**REQUIREMENTS**
Print the lines of the data, starting with the first, up to and including the line where "place(grille, group, None, location, rotation)" appears.

**SOURCE EXCERPT**
%%

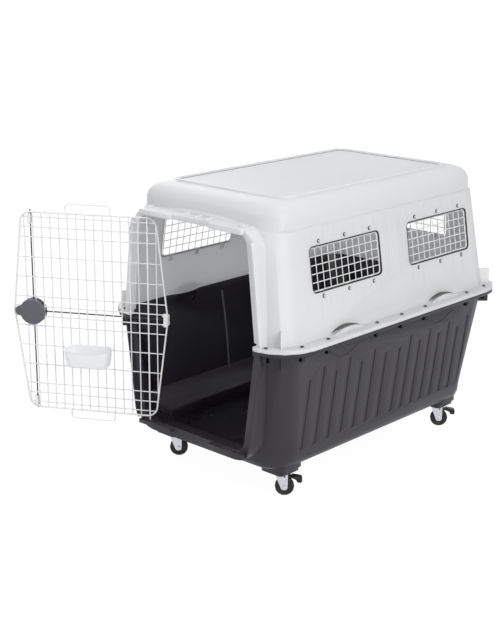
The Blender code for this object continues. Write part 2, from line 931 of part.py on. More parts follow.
# One welded grille, drawn flat: length along x, the wall's outer face at y = 0
def grille_mesh(scraps):
    half_u = window_half_length - grille_margin
    half_v = window_half_height - grille_margin
    plane = -(wall_thick + fit_gap + tab_thick)
    layer = grille_wire_radius - weld_depth / 2
    outline = rounded_outline(rectangle(half_u, half_v), window_radius - grille_margin, 3)
    border = wires([[(u, plane, v) for u, v in outline]], grille_frame_radius, "grille", True, 0)
    end_u = half_u + weld_depth
    end_v = half_v + weld_depth
    columns = []
    for index in range(1, grille_columns):
        u = half_u * (2 * index / grille_columns - 1)
        columns.append([(u, plane - layer, -end_v), (u, plane - layer, end_v)])
    rows = []
    for index in range(1, grille_rows):
        v = half_v * (2 * index / grille_rows - 1)
        rows.append([(-end_u, plane + layer, v), (end_u, plane + layer, v)])
    tabs = []
    for u, end in tab_spots():
        root = end * (half_v - grille_frame_radius / 2)
        tip = end * (half_v + tab_reach)
        low = (u - tab_half_width, plane - tab_thick / 5, min(root, tip))
        high = (u + tab_half_width, plane + tab_thick, max(root, tip))
        tabs.append(box(low, high, "tabs"))
    steps = [
        ("UNION", wires(columns, grille_wire_radius, "columns", resolution=0)),
        ("UNION", wires(rows, grille_wire_radius, "rows", resolution=0)),
        ("UNION", merged(tabs, "tabs")),
    ]
    return carved_mesh(border, steps, scraps)


def build_grilles(group, scraps, mat):
    mesh = grille_mesh(scraps)
    for name, (location, rotation) in window_placements().items():
        grille = bpy.data.objects.new(name, mesh)
        finish_part(grille, mat)
        place(grille, group, None, location, rotation)


def build_shell_bolts(group, mat):
    top = seam_z + fit_gap + flange_thick + fit_gap
    bottom = seam_z - flange_thick - fit_gap
    profile = [
        (0, top + shell_bolt_head_height),
        (shell_bolt_head_radius, top + shell_bolt_head_height),
        (shell_bolt_head_radius, top),
        (shell_bolt_radius, top),
        (shell_bolt_radius, bottom),
        (shell_bolt_head_radius, bottom),
        (shell_bolt_head_radius, bottom - shell_bolt_nut_height),
        (0, bottom - shell_bolt_nut_height),
    ]
    for number, (x, y) in enumerate(shell_bolt_spots(), 1):
        bolt = turned(profile, 6, "shell_bolt_" + str(number).zfill(2))
        finish_part(bolt, mat)
        place(bolt, group, None, (x, y, 0))


# Door coordinates: x from the hinge line, y out of the door's plane, z up
def door_outline():
    corners = [
        (-door_foot_width, door_foot_z),
        (door_foot_width, door_foot_z),
        (door_half_width, seam_z),
        (door_top_width, door_top_z),
        (-door_top_width, door_top_z),
        (-door_half_width, seam_z),
    ]
    radius = door_corner_radius
    return rounded_outline(corners, [radius, radius, 0, radius, radius, 0])


# An open path of corners at (half width, rise), bent over the door's edge
def loop_path(side):
    half = loop_half_width
    corners = [(-half, 0), (half, 0), (half, loop_height), (-half, loop_height)]
    bend = rounded_outline(corners, [0, 0, loop_corner, loop_corner], 3)
    path = bend[1:] + bend[:1]
    edge = seam_z + side * door_height / 2
    return [(u - hinge_x, -layer_y, edge + side * rise) for u, rise in path]


def build_door_panel(hinge, group, scraps, mat):
    outline = door_outline()
    border = wires([[(u - hinge_x, 0, v) for u, v in outline]], border_radius, "door_panel", True)
    uprights = []
    for index in range(upright_count):
        x = first_upright_x + index * upright_pitch
        low, high = crossings(outline, 0, x)
        low -= weld_depth
        high += weld_depth
        if index != hinge_upright:
            uprights.append([(x - hinge_x, layer_y, low), (x - hinge_x, layer_y, high)])
    rungs = []
    for step in rung_half_pitches:
        z = door_foot_z + step * rung_pitch
        left, right = crossings(outline, 1, z)
        left -= hinge_x + weld_depth
        right -= hinge_x - weld_depth
        rungs.append([(left, -layer_y, z), (right, -layer_y, z)])
    pin = [(0, 0, sill_z - pin_depth), (0, 0, lintel_z + pin_depth)]
    steps = [
        ("UNION", wires(uprights, wire_radius, "uprights", resolution=0)),
        ("UNION", wires(rungs, wire_radius, "rungs", resolution=0)),
        ("UNION", wires([pin], hinge_wire_radius, "hinge_wire")),
        ("UNION", wires([loop_path(1), loop_path(-1)], wire_radius, "loops")),
    ]
    finish_part(border, mat)
    place(border, group, hinge)
    carve(border, steps, scraps)
    for operation, tool in steps:
        tool.parent = hinge


outward = (radians(90), 0, 0)
inward = (radians(-90), 0, 0)


def build_latch(hinge, group, scraps, dark, steel):
    spot = (latch_x - hinge_x, 0, seam_z)
    profile = [
        (0, cover_depth),
        (latch_radius - latch_edge, cover_depth),
        (latch_radius, cover_depth - latch_edge),
        (latch_radius, 0),
        (0, 0),
    ]
    cover = turned(profile, 24, "latch_cover")
    lobe = cylinder(lobe_radius, (latch_radius, 0, 0), (latch_radius, 0, lobe_depth), "lobe", 16)
    lobe.parent = cover
    finish_part(cover, dark)
    place(cover, group, hinge, (spot[0], layer_face_y, seam_z), inward)
    carve(cover, [("UNION", lobe)], scraps)

    hole = shaft_radius + fit_gap
    profile = [
        (hole, case_depth),
        (latch_radius - latch_edge, case_depth),
        (latch_radius, case_depth - latch_edge),
        (latch_radius, 0),
        (latch_radius - case_wall, 0),
        (latch_radius - case_wall, case_depth - case_wall),
        (hole, case_depth - case_wall),
    ]
    case = turned(profile, 24, "latch_case", True)
    slot = bolt_radius + bolt_gap
    slot_top = -bolt_plane_y - layer_face_y + slot
    near = latch_radius - 2 * case_wall
    far = latch_radius + case_wall
    slots = [
        box((near, -slot, -case_wall), (far, slot, slot_top), "slots"),
        box((-far, -slot, -case_wall), (-near, slot, slot_top), "slots"),
        box((-slot, near, -case_wall), (slot, far, slot_top), "slots"),
        box((-slot, -far, -case_wall), (slot, -near, slot_top), "slots"),
    ]
    slots = merged(slots, "slots")
    slots.parent = case
    finish_part(case, dark)
    place(case, group, hinge, (spot[0], -layer_face_y, seam_z), outward)
    carve(case, [("DIFFERENCE", slots)], scraps)

    bottom = case_depth + fit_gap
    profile = [
        (0, bottom + knob_depth),
        (knob_radius, bottom + knob_depth),
        (knob_radius, bottom),
        (shaft_radius, bottom),
        (shaft_radius, bottom - shaft_depth),
        (0, bottom - shaft_depth),
    ]
    knob = turned(profile, 24, "latch_knob")
    half = knob_grip_width / 2
    reach = knob_radius - knob_depth / 2
    top = bottom + knob_depth + knob_grip_depth
    grip = box((-half, -reach, bottom + knob_depth / 2), (half, reach, top), "knob_grip")
    grip.parent = knob
    finish_part(knob, dark)
    place(knob, group, hinge, (spot[0], -layer_face_y, seam_z), outward)
    carve(knob, [("UNION", grip)], scraps)

    reach_z = door_height / 2 + bolt_rest_proud
    reach_free = door_half_width + side_bolt_rest_proud - latch_x
    reach_hinge = door_half_width + side_bolt_rest_proud + latch_x
    bolts = {
        "bolt_upper": [(0, 0, bolt_root), (0, 0, reach_z)],
        "bolt_lower": [(0, 0, -bolt_root), (0, 0, -reach_z)],
        "bolt_free_side": [(bolt_root, 0, 0), (reach_free, 0, 0)],
        "bolt_hinge_side": [(-bolt_root, 0, 0), (-reach_hinge, 0, 0)],
    }
    for name, path in bolts.items():
        bolt = wires([path], bolt_radius, name, resolution=2)
        finish_part(bolt, steel)
        place(bolt, group, hinge, (spot[0], bolt_plane_y, seam_z))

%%

**SOLUTION TO THIS PROBLEM**
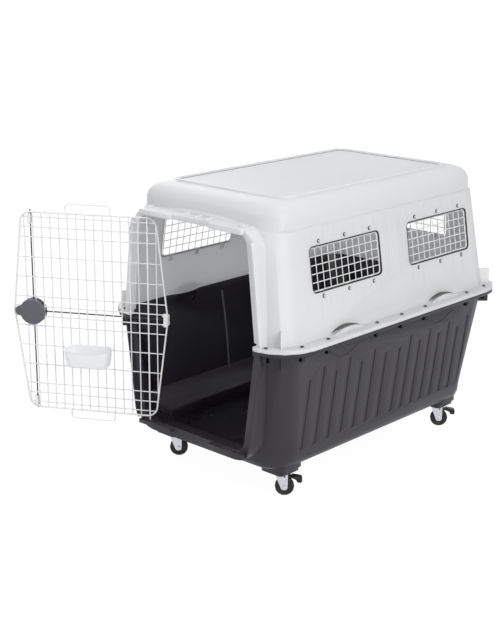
The Blender code for this object continues. Write part 2, from line 931 of part.py on. More parts follow.
# One welded grille, drawn flat: length along x, the wall's outer face at y = 0
def grille_mesh(scraps):
    half_u = window_half_length - grille_margin
    half_v = window_half_height - grille_margin
    plane = -(wall_thick + fit_gap + tab_thick)
    layer = grille_wire_radius - weld_depth / 2
    outline = rounded_outline(rectangle(half_u, half_v), window_radius - grille_margin, 3)
    border = wires([[(u, plane, v) for u, v in outline]], grille_frame_radius, "grille", True, 0)
    end_u = half_u + weld_depth
    end_v = half_v + weld_depth
    columns = []
    for index in range(1, grille_columns):
        u = half_u * (2 * index / grille_columns - 1)
        columns.append([(u, plane - layer, -end_v), (u, plane - layer, end_v)])
    rows = []
    for index in range(1, grille_rows):
        v = half_v * (2 * index / grille_rows - 1)
        rows.append([(-end_u, plane + layer, v), (end_u, plane + layer, v)])
    tabs = []
    for u, end in tab_spots():
        root = end * (half_v - grille_frame_radius / 2)
        tip = end * (half_v + tab_reach)
        low = (u - tab_half_width, plane - tab_thick / 5, min(root, tip))
        high = (u + tab_half_width, plane + tab_thick, max(root, tip))
        tabs.append(box(low, high, "tabs"))
    steps = [
        ("UNION", wires(columns, grille_wire_radius, "columns", resolution=0)),
        ("UNION", wires(rows, grille_wire_radius, "rows", resolution=0)),
        ("UNION", merged(tabs, "tabs")),
    ]
    return carved_mesh(border, steps, scraps)


def build_grilles(group, scraps, mat):
    mesh = grille_mesh(scraps)
    for name, (location, rotation) in window_placements().items():
        grille = bpy.data.objects.new(name, mesh)
        finish_part(grille, mat)
        place(grille, group, None, location, rotation)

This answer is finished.